[Written exercise]
Set down the material exactly as given, please, from its first line through the line that includes "of the base.".

[Supplied data]
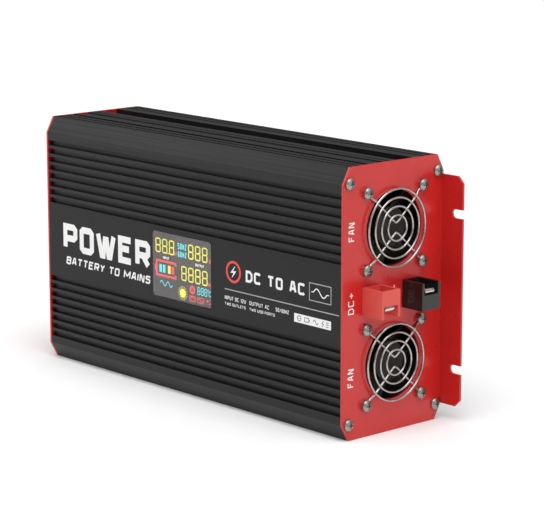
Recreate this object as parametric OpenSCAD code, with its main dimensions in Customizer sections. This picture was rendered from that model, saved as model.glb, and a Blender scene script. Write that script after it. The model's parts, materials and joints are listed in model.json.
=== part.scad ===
// Portable power inverter: a ribbed two-piece extruded case between two bent sheet end plates.
// Frame: X is the length (battery end at +X, mains end at -X), the display faces -Y, the mounting
// ears lie in the back plane at +Y, and Z is up. The origin is the middle of the base.

/* [Body] */
// Overall length over both end plates
body_l = 310; // [300:1:380]
// Depth from the display face to the mounting plane
body_d = 90.6; // [88:0.1:112]
// Height of the standing body
body_h = 178; // [176:1:216]
// Depth of each corner chamfer, along Y
chamfer_y = 5.9; // [5:0.1:6.5]
// Height of each corner chamfer, along Z
chamfer_z = 11; // [10:0.1:12]

/* [Extruded case] */
// Wall left behind the grooves of the front and back faces
wall_t = 2.6; // [2:0.1:3.2]
// Thickness of the top and bottom walls
top_t = 4.4; // [4:0.1:5.5]
// Depth of the cooling grooves
groove_d = 3; // [2:0.1:3.6]
// Width of a cooling groove
groove_w = 3.8; // [3:0.1:4.4]
// Distance from one cooling groove to the next
groove_pitch = 5.97; // [5.6:0.01:6]
// Cooling grooves in each of the four groups
groove_n = 8; // [4:1:8]
// Height at which the first cooling groove starts
groove_z = 16.5; // [15.5:0.1:17]
// Width of the deep channel along the top and the bottom
channel_w = 15; // [10:0.5:16]
// Depth of that channel
channel_d = 8; // [5:0.5:8.2]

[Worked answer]
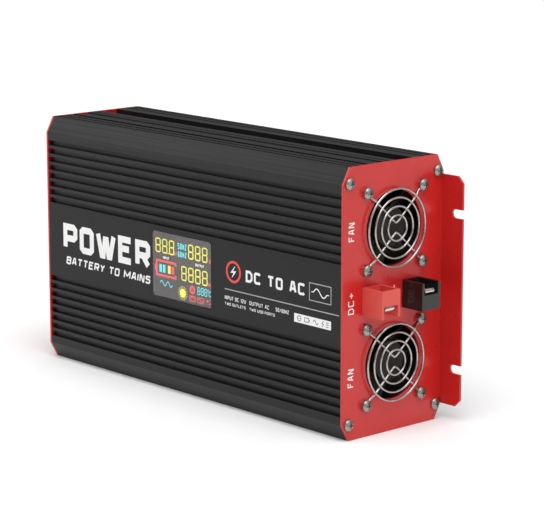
Recreate this object as parametric OpenSCAD code, with its main dimensions in Customizer sections. This picture was rendered from that model, saved as model.glb, and a Blender scene script. Write that script after it. The model's parts, materials and joints are listed in model.json.
=== part.scad ===
// Portable power inverter: a ribbed two-piece extruded case between two bent sheet end plates.
// Frame: X is the length (battery end at +X, mains end at -X), the display faces -Y, the mounting
// ears lie in the back plane at +Y, and Z is up. The origin is the middle of the base.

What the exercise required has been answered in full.